DIRECTIVE ▸ Find the number of lines containing the string "materials" in the data. Answer with the number by itself.
○ ○ ○ ○ ○
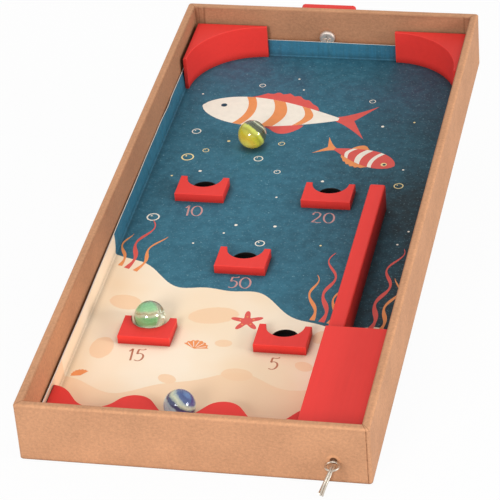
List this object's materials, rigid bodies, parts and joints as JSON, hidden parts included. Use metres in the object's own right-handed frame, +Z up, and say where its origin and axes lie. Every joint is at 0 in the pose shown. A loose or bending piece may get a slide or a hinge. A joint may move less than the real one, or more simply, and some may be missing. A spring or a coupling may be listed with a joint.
{
  "type": "tabletop pinball game",
  "caption": "Sloped shallow tray with marble cups, a launching lane and a sprung plunger with a pull ring, propped up at the back by a swinging leg.",
  "frame": {"origin": "middle of the bounding box's bottom, on the table", "axes": "+Z up, +Y from the player towards the raised back end, +X to the player's right"},
  "size_m": [0.172, 0.4188, 0.0896],
  "materials": {
    "kraft_wrap": "brown kraft paper glued over board",
    "board": "plain grey-brown board",
    "printed_card": "matt print on thin card, white cut edges",
    "red_paint": "satin red paint on wood",
    "plain_wood": "plain turned beech",
    "felt": "dense black felt",
    "steel": "drawn wire and pressed washers",
    "steel_plated": "bright plated",
    "blue_glass": "clear glass with a blue and cream twist",
    "green_glass": "clear glass with a green twist",
    "yellow_glass": "clear glass with a yellow-green twist"
  },
  "bodies": {
    "tray": {"base_board": "board", "deck_board": "board", "front_wall": "kraft_wrap", "back_wall": "kraft_wrap", "left_wall": "kraft_wrap", "right_wall": "kraft_wrap", "print_card": "printed_card", "left_deflector": "red_paint", "right_deflector": "red_paint", "cup_10": "red_paint", "cup_20": "red_paint", "cup_50": "red_paint", "cup_15": "red_paint", "cup_5": "red_paint", "lane_divider": "red_paint", "plunger_housing": "red_paint", "scalloped_rail": "red_paint", "plunger_spring": "steel", "spring_seat_washer": "steel", "pivot_bolt": "steel_plated", "inner_washer": "steel", "outer_washer": "steel", "pivot_nut": "steel_plated"},
    "plunger": {"striker": "plain_wood", "striker_bumper": "felt", "plunger_wire": "steel"},
    "pull_ring": {"split_ring": "steel_plated"},
    "leg": {"back_leg": "red_paint"},
    "blue_marble": {"blue_marble": "blue_glass"},
    "green_marble": {"green_marble": "green_glass"},
    "yellow_marble": {"yellow_marble": "yellow_glass"}
  },
  "joints": [
    {"name": "plunger_pull", "type": "slide", "parent": "tray", "child": "plunger", "axis": [0, -0.9891, -0.147], "range_m": [0, 0.025], "stiffness_N_per_m": 160, "springref_m": -0.012, "deforming": ["plunger_spring"]},
    {"name": "ring_swing", "type": "hinge", "parent": "plunger", "child": "pull_ring", "pos_m": [0.068, -0.19953, 0.01167], "axis": [-1, 0, 0], "range_deg": [0, 90]},
    {"name": "leg_swing", "type": "hinge", "parent": "tray", "child": "leg", "pos_m": [-0.0029, 0.19619, 0.0731], "axis": [0, 0.9891, 0.147], "range_deg": [-90, 90]},
    {"name": "blue_marble_lift", "type": "slide", "parent": "tray", "child": "blue_marble", "axis": [0, -0.147, 0.9891], "range_m": [0, 0.06]},
    {"name": "green_marble_lift", "type": "slide", "parent": "tray", "child": "green_marble", "axis": [0, -0.147, 0.9891], "range_m": [0, 0.06]},
    {"name": "yellow_marble_lift", "type": "slide", "parent": "tray", "child": "yellow_marble", "axis": [0, -0.147, 0.9891], "range_m": [0, 0.06]}
  ]
}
○ ○ ○ ○ ○
FINAL ANSWER ▸ 2